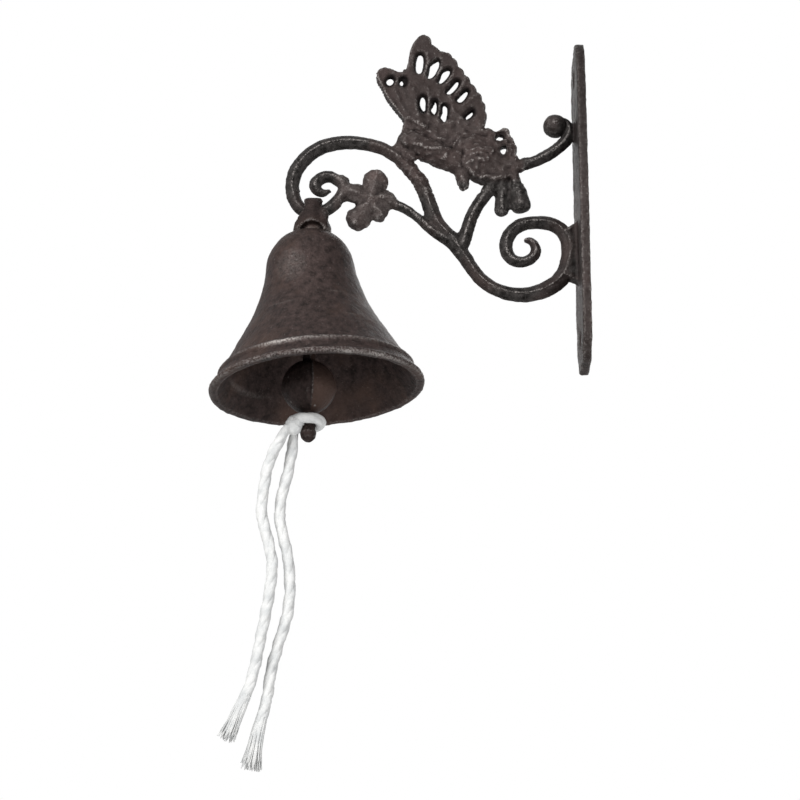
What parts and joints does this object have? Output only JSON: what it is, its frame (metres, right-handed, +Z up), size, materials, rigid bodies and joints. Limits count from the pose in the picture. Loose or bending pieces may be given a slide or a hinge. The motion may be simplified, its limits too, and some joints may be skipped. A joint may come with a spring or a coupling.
{
  "type": "hand-rung doorbell",
  "caption": "Cast-iron hand bell hung from a scrolled wall bracket with a pierced butterfly, rung by a knotted cotton rope on its clapper.",
  "frame": {"origin": "centre of the wall plate's flat back face", "axes": "+X into the wall, +Z up, the arm reaches out along -X and the bracket's middle plane is Y = 0"},
  "size_m": [0.1839, 0.1044, 0.3762],
  "materials": {
    "bracket_iron": "rough cast, aged dark brown",
    "bell_iron": "rough cast, aged dark brown with rust tint",
    "clapper_iron": "rough cast, aged dark brown",
    "ring_wire": "dull wire",
    "cotton_rope": "soft twisted cotton"
  },
  "bodies": {
    "bracket": {"wall_bracket": "bracket_iron"},
    "bell": {"bell": "bell_iron"},
    "ring": {"clapper_ring": "ring_wire"},
    "clapper": {"clapper": "clapper_iron", "rope_loop": "cotton_rope", "rope_tail_left": "cotton_rope", "rope_tail_right": "cotton_rope"}
  },
  "joints": [
    {"name": "bell_swing", "type": "hinge", "parent": "bracket", "child": "bell", "pos_m": [-0.134, 0, -0.0032], "axis": [1, 0, 0], "range_deg": [-45, 45]},
    {"name": "clapper_stroke", "type": "hinge", "parent": "bell", "child": "ring", "pos_m": [-0.1357, 0, -0.0266], "axis": [0, 1, 0], "range_deg": [-24.5, 18.5]},
    {"name": "clapper_sway", "type": "hinge", "parent": "ring", "child": "clapper", "pos_m": [-0.1357, 0, -0.0391], "axis": [1, 0, 0], "range_deg": [-10, 10]}
  ]
}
┄┄┄┄┄┄┄┄┄┄┄┄┄┄┄┄┄┄┄┄
> _Task brief_: Output the full listing exactly as it stands.

> _Response to this task_:
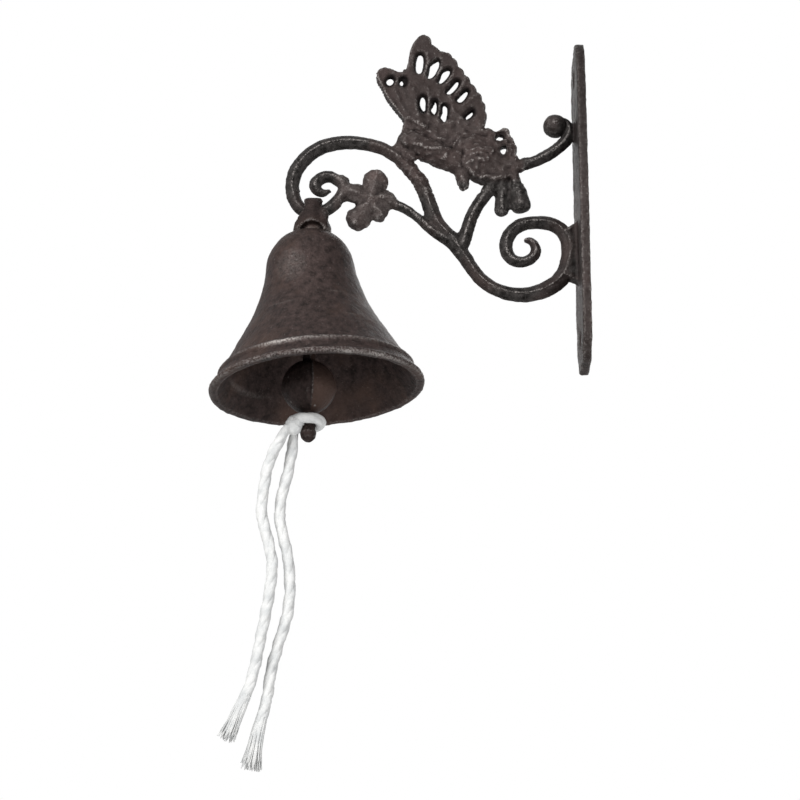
What parts and joints does this object have? Output only JSON: what it is, its frame (metres, right-handed, +Z up), size, materials, rigid bodies and joints. Limits count from the pose in the picture. Loose or bending pieces may be given a slide or a hinge. The motion may be simplified, its limits too, and some joints may be skipped. A joint may come with a spring or a coupling.
{
  "type": "hand-rung doorbell",
  "caption": "Cast-iron hand bell hung from a scrolled wall bracket with a pierced butterfly, rung by a knotted cotton rope on its clapper.",
  "frame": {"origin": "centre of the wall plate's flat back face", "axes": "+X into the wall, +Z up, the arm reaches out along -X and the bracket's middle plane is Y = 0"},
  "size_m": [0.1839, 0.1044, 0.3762],
  "materials": {
    "bracket_iron": "rough cast, aged dark brown",
    "bell_iron": "rough cast, aged dark brown with rust tint",
    "clapper_iron": "rough cast, aged dark brown",
    "ring_wire": "dull wire",
    "cotton_rope": "soft twisted cotton"
  },
  "bodies": {
    "bracket": {"wall_bracket": "bracket_iron"},
    "bell": {"bell": "bell_iron"},
    "ring": {"clapper_ring": "ring_wire"},
    "clapper": {"clapper": "clapper_iron", "rope_loop": "cotton_rope", "rope_tail_left": "cotton_rope", "rope_tail_right": "cotton_rope"}
  },
  "joints": [
    {"name": "bell_swing", "type": "hinge", "parent": "bracket", "child": "bell", "pos_m": [-0.134, 0, -0.0032], "axis": [1, 0, 0], "range_deg": [-45, 45]},
    {"name": "clapper_stroke", "type": "hinge", "parent": "bell", "child": "ring", "pos_m": [-0.1357, 0, -0.0266], "axis": [0, 1, 0], "range_deg": [-24.5, 18.5]},
    {"name": "clapper_sway", "type": "hinge", "parent": "ring", "child": "clapper", "pos_m": [-0.1357, 0, -0.0391], "axis": [1, 0, 0], "range_deg": [-10, 10]}
  ]
}